§ Dataset excerpt:
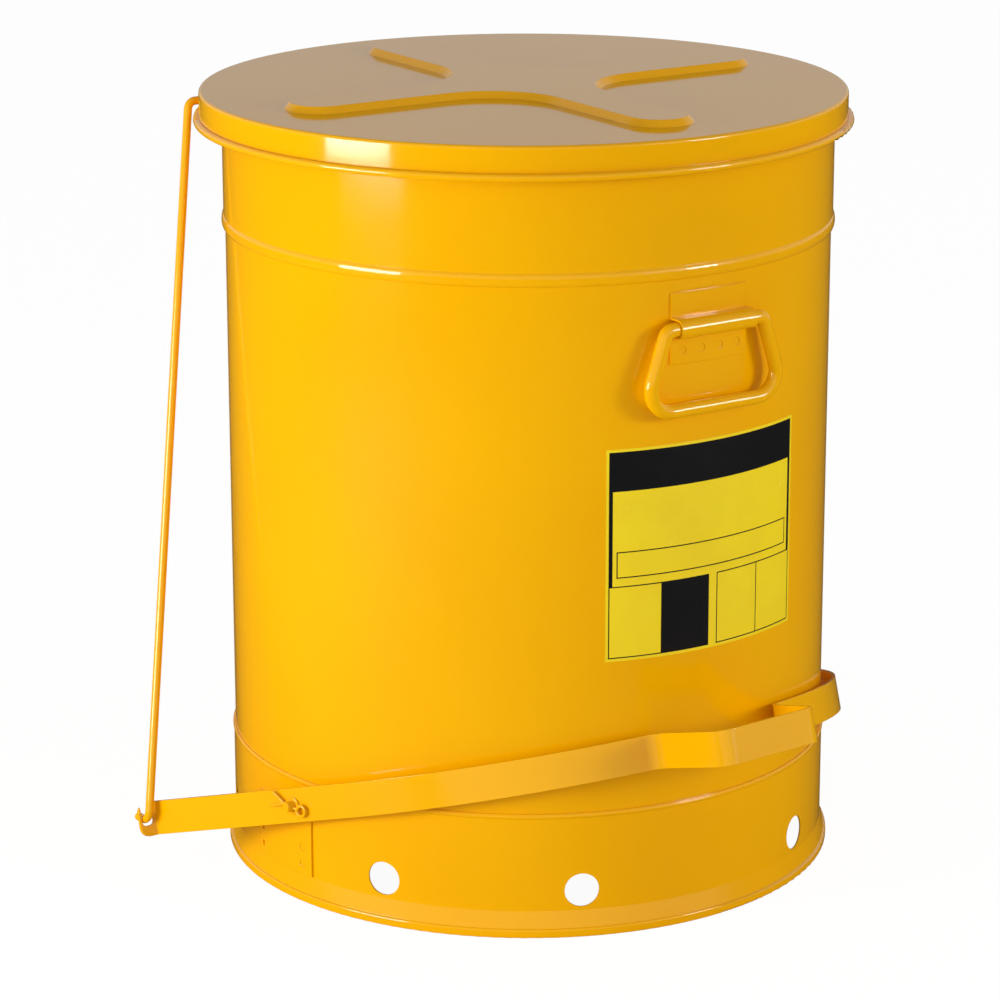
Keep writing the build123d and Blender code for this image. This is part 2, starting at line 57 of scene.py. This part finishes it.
# Colours, linear
YELLOW = (0.93, 0.455, 0.0, 1.0)
YELLOW_DEEP = (0.90, 0.43, 0.0, 1.0)
# pale yellow laid on sharp edges as a painted highlight
YELLOW_EDGE_HIGHLIGHT = (0.97, 0.54, 0.01, 1.0)
LABEL_YELLOW = (0.96, 0.72, 0.01, 1.0)
LABEL_YELLOW_DEEP = (0.93, 0.68, 0.01, 1.0)
LABEL_BLACK = (0.006, 0.006, 0.007, 1.0)
ZINC = (0.56, 0.57, 0.58, 1.0)
ZINC_DARK = (0.40, 0.41, 0.42, 1.0)
FLOOR_COLOUR = (0.86, 0.86, 0.86, 1.0)
FLOOR_REFLECTED = (0.06, 0.06, 0.06, 1.0)  # as the gloss paint mirrors it
FLOOR_GLOW = 1.04
FLOOR_GLOW_SHARE = 0.92  # the rest is lit floor, which keeps the shadow
FLOOR_REACH = 20.0


class Nodes:
    """Short calls for building one material's node tree."""

    def __init__(self, name):
        self.material = bpy.data.materials.new(name)
        self.material.use_nodes = True
        self.tree = self.material.node_tree
        self.shader = self.tree.nodes["Principled BSDF"]
        self.output = self.tree.nodes["Material Output"]

    def add(self, kind, **settings):
        node = self.tree.nodes.new(kind)
        for key, value in settings.items():
            setattr(node, key, value)
        return node

    def join(self, source, target):
        self.tree.links.new(source, target)

    def place(self):
        """Object coordinates in metres, which ride with the piece."""
        return self.add("ShaderNodeTexCoord").outputs["Object"]

    def noise(self, scale, detail=2.0):
        node = self.add("ShaderNodeTexNoise")
        node.inputs["Scale"].default_value = scale
        node.inputs["Detail"].default_value = detail
        self.join(self.place(), node.inputs["Vector"])
        return node.outputs["Fac"]

    def ramp(self, fac, low, high, low_at=0.35, high_at=0.65):
        node = self.add("ShaderNodeValToRGB")
        node.color_ramp.elements[0].position = low_at
        node.color_ramp.elements[0].color = low
        node.color_ramp.elements[1].position = high_at
        node.color_ramp.elements[1].color = high
        self.join(fac, node.inputs["Fac"])
        return node.outputs["Color"]

    def spread(self, fac, low, high):
        """Fac from 0 to 1, mapped from low to high."""
        node = self.add("ShaderNodeMapRange")
        node.inputs["To Min"].default_value = low
        node.inputs["To Max"].default_value = high
        self.join(fac, node.inputs["Value"])
        return node.outputs["Result"]

    def math(self, operation, a, b=None):
        node = self.add("ShaderNodeMath", operation=operation)
        for socket, value in zip(node.inputs, (a, b)):
            if value is None:
                continue
            if isinstance(value, (int, float)):
                socket.default_value = value
            else:
                self.join(value, socket)
        return node.outputs[0]

    def mix(self, fac, a, b):
        node = self.add("ShaderNodeMix", data_type="RGBA")
        self.join(fac, node.inputs["Factor"])
        for socket, value in ((node.inputs["A"], a), (node.inputs["B"], b)):
            if isinstance(value, tuple):
                socket.default_value = value
            else:
                self.join(value, socket)
        return node.outputs["Result"]

    def set(self, name, value):
        socket = self.shader.inputs[name]
        if hasattr(value, "is_linked"):
            self.join(value, socket)
        else:
            socket.default_value = value


def edges(nodes, radius):
    """Where the surface turns sharply: 0 on a flat stretch, rising to 1 on an edge, and the eased normal."""
    bevel = nodes.add("ShaderNodeBevel", samples=4)
    bevel.inputs["Radius"].default_value = radius
    geometry = nodes.add("ShaderNodeNewGeometry")
    dot = nodes.add("ShaderNodeVectorMath", operation="DOT_PRODUCT")
    nodes.join(bevel.outputs["Normal"], dot.inputs[0])
    nodes.join(geometry.outputs["Normal"], dot.inputs[1])
    away = nodes.math("SUBTRACT", 1.0, dot.outputs["Value"])
    edge_highlight = nodes.math("MULTIPLY", away, 6.0)
    edge_highlight.node.use_clamp = True
    return edge_highlight, bevel.outputs["Normal"]


def bump(nodes, height, distance, strength, normal=None):
    node = nodes.add("ShaderNodeBump")
    node.inputs["Distance"].default_value = distance
    node.inputs["Strength"].default_value = strength
    nodes.join(height, node.inputs["Height"])
    if normal is not None:
        nodes.join(normal, node.inputs["Normal"])
    nodes.set("Normal", node.outputs["Normal"])


def paint():
    """Gloss baked yellow: slight drift in tone, orange peel, a painted pale highlight along the edges and a
    few duller patches.
    """
    nodes = Nodes("yellow_paint")
    shade = nodes.ramp(nodes.noise(5.0), YELLOW_DEEP, YELLOW)
    edge_highlight, eased = edges(nodes, 0.0007)
    # sharp edges are lightened towards the pale yellow, in patches: a painted highlight
    painted_edge_highlight = nodes.math("MULTIPLY", edge_highlight, nodes.spread(nodes.noise(60.0), 0.1, 0.5))
    nodes.set("Base Color", nodes.mix(painted_edge_highlight, shade, YELLOW_EDGE_HIGHLIGHT))
    nodes.set("Roughness", nodes.spread(nodes.noise(18.0, 4.0), 0.06, 0.13))
    nodes.set("Specular IOR Level", 0.5)
    bump(nodes, nodes.noise(420.0, 1.0), 0.0002, 0.05, eased)
    return nodes.material


def zinc():
    """Zinc plate: pale metal with a cloudy, slightly uneven gloss."""
    nodes = Nodes("zinc")
    nodes.set("Base Color", nodes.ramp(nodes.noise(260.0, 4.0), ZINC_DARK, ZINC))
    nodes.set("Metallic", 1.0)
    nodes.set("Roughness", nodes.spread(nodes.noise(120.0), 0.28, 0.48))
    bump(nodes, nodes.noise(900.0), 0.0001, 0.15)
    return nodes.material


def inside(nodes, value, low, high):
    """1 where value lies between low and high, else 0."""
    above = nodes.math("GREATER_THAN", value, low)
    below = nodes.math("LESS_THAN", value, high)
    return nodes.math("MULTIPLY", above, below)


def rectangle(nodes, across, up, box):
    left, bottom, right, top = box
    return nodes.math("MULTIPLY", inside(nodes, across, left, right), inside(nodes, up, bottom, top))


def outline(nodes, across, up, box, line):
    left, bottom, right, top = box
    inner = rectangle(nodes, across, up, (left + line, bottom + line, right - line, top - line))
    return nodes.math("SUBTRACT", rectangle(nodes, across, up, box), inner)


def label():
    """Blank printed label: a black heading band, black side bars and empty panels on yellow film."""
    nodes = Nodes("label")
    split = nodes.add("ShaderNodeSeparateXYZ")
    nodes.join(nodes.place(), split.inputs[0])
    toward = nodes.math("MULTIPLY", split.outputs["Y"], -1.0)
    angle = nodes.math("ARCTAN2", split.outputs["X"], toward)
    half = math.asin(LABEL_HIGH.x / LABEL_R)
    width = 2.0 * half * LABEL_R
    height = LABEL_HIGH.z - LABEL_LOW.z
    # across and up run from the label's lower left corner, in metres
    across = nodes.math("ADD", nodes.math("MULTIPLY", angle, LABEL_R), width / 2)
    up = nodes.math("SUBTRACT", split.outputs["Z"], LABEL_LOW.z)

    margin = 0.0022
    bar = 0.0030
    band = 0.0295
    panel_high = 0.057
    line = 0.0009
    strip_low, strip_high = 0.063, 0.083  # empty strip above the lower panels
    top = height - margin
    left, right = margin, width - margin
    pair_end = width * 0.48  # the lower panels come in two pairs
    pair_start = width * 0.52
    black = [
        rectangle(nodes, across, up, (left, top - band, right, top)),
        rectangle(nodes, across, up, (left, panel_high, left + bar, top)),
        rectangle(nodes, across, up, (right - bar, panel_high, right, top)),
        rectangle(nodes, across, up, ((left + pair_end) / 2, margin, pair_end, panel_high)),
        outline(nodes, across, up, (left, margin, pair_end, panel_high), line),
        outline(nodes, across, up, (pair_start, margin, right, panel_high), line),
        outline(nodes, across, up, (pair_start, margin, (pair_start + right) / 2, panel_high), line),
        outline(nodes, across, up, (left + 2 * bar, strip_low, right - 2 * bar, strip_high), line),
    ]
    mask = black[0]
    for shape in black[1:]:
        mask = nodes.math("MAXIMUM", mask, shape)
    film = nodes.ramp(nodes.noise(30.0), LABEL_YELLOW, LABEL_YELLOW_DEEP)
    nodes.set("Base Color", nodes.mix(mask, film, LABEL_BLACK))
    nodes.set("Roughness", nodes.spread(nodes.noise(90.0), 0.20, 0.30))
    bump(nodes, nodes.noise(300.0), 0.0001, 0.04)
    return nodes.material


def dress():
    """Every CAD node takes the material of its own slot."""
    finishes = {"yellow_paint": paint(), "zinc": zinc(), "label": label()}
    slots = {part["node"]: part["material_slot"] for part in frame["record"]["subparts"]}
    for name, piece in frame["nodes"].items():
        piece.material_slots[0].link = "OBJECT"
        piece.material_slots[0].material = finishes[slots[name]]


def softbox(name, azimuth, distance, low, high, width, radiance):
    """An upright light box, as bright as radiance. Azimuth is measured from the front, positive to +X."""
    height = high - low
    lamp = bpy.data.lights.new(name, "AREA")
    lamp.shape = "RECTANGLE"
    lamp.size = width
    lamp.size_y = height
    lamp.energy = radiance * math.pi * width * height
    turn = math.radians(azimuth)
    place = Vector((distance * math.sin(turn), -distance * math.cos(turn), (low + high) / 2))
    piece = bpy.data.objects.new(name, lamp)
    aim = Vector((-place.x, -place.y, 0.0)).to_track_quat("-Z", "Y")
    piece.matrix_world = Matrix.Translation(place) @ aim.to_matrix().to_4x4()
    scene.collection.objects.link(piece)


def studio():
    # name, azimuth, distance, low, high, width, radiance
    softbox("key_left", -92.0, 1.9, 0.25, 0.80, 0.80, KEY_RADIANCE)
    softbox("key_right", 28.0, 2.6, 0.70, 1.25, 0.62, KEY_RADIANCE)
    softbox("fill_front", 25.0, 3.4, 0.7, 2.2, 2.4, FILL_RADIANCE)
    sky()


def sky():
    """A surround that is white to the camera, softer as light and in reflections, and dimmer overhead."""
    world = bpy.data.worlds.new("studio")
    scene.world = world
    world.use_nodes = True
    tree = world.node_tree
    place = tree.nodes.new("ShaderNodeTexCoord")
    split = tree.nodes.new("ShaderNodeSeparateXYZ")
    tree.links.new(place.outputs["Generated"], split.inputs[0])
    fall = tree.nodes.new("ShaderNodeMapRange")
    fall.inputs["From Min"].default_value = SKY_WHITE_TO
    fall.inputs["From Max"].default_value = SKY_DIM_FROM
    fall.inputs["To Min"].default_value = 1.0
    fall.inputs["To Max"].default_value = SKY_OVERHEAD
    tree.links.new(split.outputs["Z"], fall.inputs["Value"])
    path = tree.nodes.new("ShaderNodeLightPath")
    seen = tree.nodes.new("ShaderNodeMapRange")
    seen.inputs["To Min"].default_value = SKY_AMBIENT
    seen.inputs["To Max"].default_value = SKY_IN_REFLECTIONS
    tree.links.new(path.outputs["Is Glossy Ray"], seen.inputs["Value"])
    level = tree.nodes.new("ShaderNodeMath")
    level.operation = "MULTIPLY"
    tree.links.new(fall.outputs["Result"], level.inputs[0])
    tree.links.new(seen.outputs["Result"], level.inputs[1])
    shown = tree.nodes.new("ShaderNodeMath")
    shown.operation = "MAXIMUM"
    tree.links.new(level.outputs[0], shown.inputs[0])
    tree.links.new(path.outputs["Is Camera Ray"], shown.inputs[1])
    tree.links.new(shown.outputs[0], tree.nodes["Background"].inputs["Strength"])
    tree.nodes["Background"].inputs["Color"].default_value = (1.0, 1.0, 1.0, 1.0)


def floor():
    """A plain pale floor: white to the camera apart from the can's own soft shadow."""
    mesh = bpy.data.meshes.new("floor")
    reach = FLOOR_REACH
    corners = [(x, y, FLOOR) for x, y in ((-reach, -reach), (reach, -reach), (reach, reach), (-reach, reach))]
    mesh.from_pydata(corners, [], [(0, 1, 2, 3)])
    piece = bpy.data.objects.new("floor", mesh)
    scene.collection.objects.link(piece)
    nodes = Nodes("floor")
    path = nodes.add("ShaderNodeLightPath")
    nodes.set("Base Color", nodes.mix(path.outputs["Is Glossy Ray"], FLOOR_COLOUR, FLOOR_REFLECTED))
    nodes.set("Roughness", 0.9)
    nodes.set("Specular IOR Level", 0.1)
    glow = nodes.add("ShaderNodeEmission")
    glow.inputs["Strength"].default_value = FLOOR_GLOW
    blend = nodes.add("ShaderNodeMixShader")
    nodes.join(nodes.spread(path.outputs["Is Camera Ray"], 0.0, FLOOR_GLOW_SHARE), blend.inputs["Fac"])
    nodes.join(nodes.shader.outputs["BSDF"], blend.inputs[1])
    nodes.join(glow.outputs["Emission"], blend.inputs[2])
    nodes.join(blend.outputs["Shader"], nodes.output.inputs["Surface"])
    mesh.materials.append(nodes.material)


def camera():
    """The viewpoint, given by its distance, height and three small angles."""
    lens = bpy.data.cameras.new("camera")
    lens.lens = LENS_MM
    lens.sensor_width = SENSOR_MM
    piece = bpy.data.objects.new("camera", lens)
    scene.collection.objects.link(piece)
    round_can = math.radians(VIEW_AZIMUTH)
    place = Vector((-VIEW_DISTANCE * math.sin(round_can), -VIEW_DISTANCE * math.cos(round_can), VIEW_HEIGHT))
    heading = math.radians(VIEW_AZIMUTH + VIEW_YAW)
    pitch = math.radians(VIEW_PITCH)
    level = math.cos(pitch)
    forward = Vector((math.sin(heading) * level, math.cos(heading) * level, -math.sin(pitch)))
    right = forward.cross(Vector((0.0, 0.0, 1.0))).normalized()
    up = right.cross(forward)
    roll = math.radians(VIEW_ROLL)
    right, up = (
        math.cos(roll) * right + math.sin(roll) * up,
        math.cos(roll) * up - math.sin(roll) * right,
    )
    turn = Matrix((right, up, -forward)).transposed()
    piece.matrix_world = Matrix.Translation(place) @ turn.to_4x4()
    scene.camera = piece


dress()
studio()
floor()
camera()
scene.view_settings.view_transform = "Standard"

§ What the task asks: Everything from the first line through the line containing "self.tree.links.new(source, target)" should be quoted exactly, and nothing beyond it.

§ Finished task:
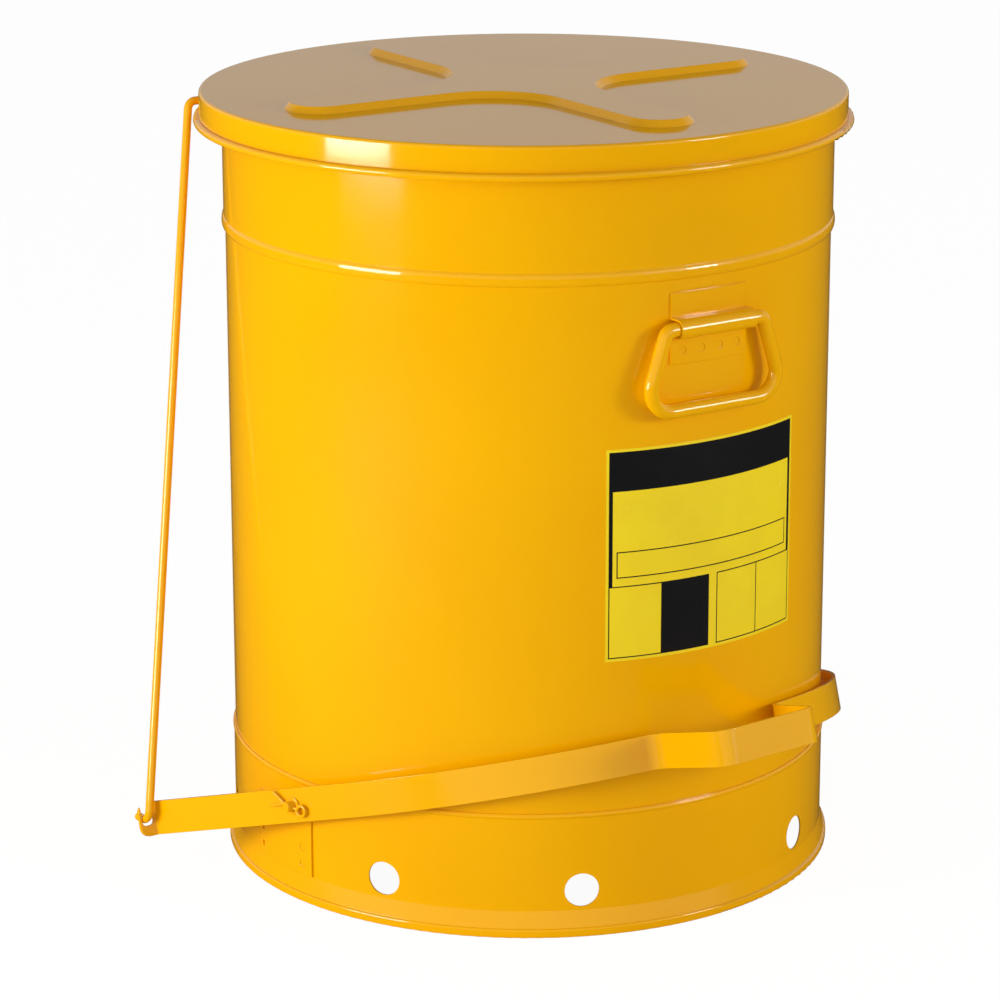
Keep writing the build123d and Blender code for this image. This is part 2, starting at line 57 of scene.py. This part finishes it.
# Colours, linear
YELLOW = (0.93, 0.455, 0.0, 1.0)
YELLOW_DEEP = (0.90, 0.43, 0.0, 1.0)
# pale yellow laid on sharp edges as a painted highlight
YELLOW_EDGE_HIGHLIGHT = (0.97, 0.54, 0.01, 1.0)
LABEL_YELLOW = (0.96, 0.72, 0.01, 1.0)
LABEL_YELLOW_DEEP = (0.93, 0.68, 0.01, 1.0)
LABEL_BLACK = (0.006, 0.006, 0.007, 1.0)
ZINC = (0.56, 0.57, 0.58, 1.0)
ZINC_DARK = (0.40, 0.41, 0.42, 1.0)
FLOOR_COLOUR = (0.86, 0.86, 0.86, 1.0)
FLOOR_REFLECTED = (0.06, 0.06, 0.06, 1.0)  # as the gloss paint mirrors it
FLOOR_GLOW = 1.04
FLOOR_GLOW_SHARE = 0.92  # the rest is lit floor, which keeps the shadow
FLOOR_REACH = 20.0


class Nodes:
    """Short calls for building one material's node tree."""

    def __init__(self, name):
        self.material = bpy.data.materials.new(name)
        self.material.use_nodes = True
        self.tree = self.material.node_tree
        self.shader = self.tree.nodes["Principled BSDF"]
        self.output = self.tree.nodes["Material Output"]

    def add(self, kind, **settings):
        node = self.tree.nodes.new(kind)
        for key, value in settings.items():
            setattr(node, key, value)
        return node

    def join(self, source, target):
        self.tree.links.new(source, target)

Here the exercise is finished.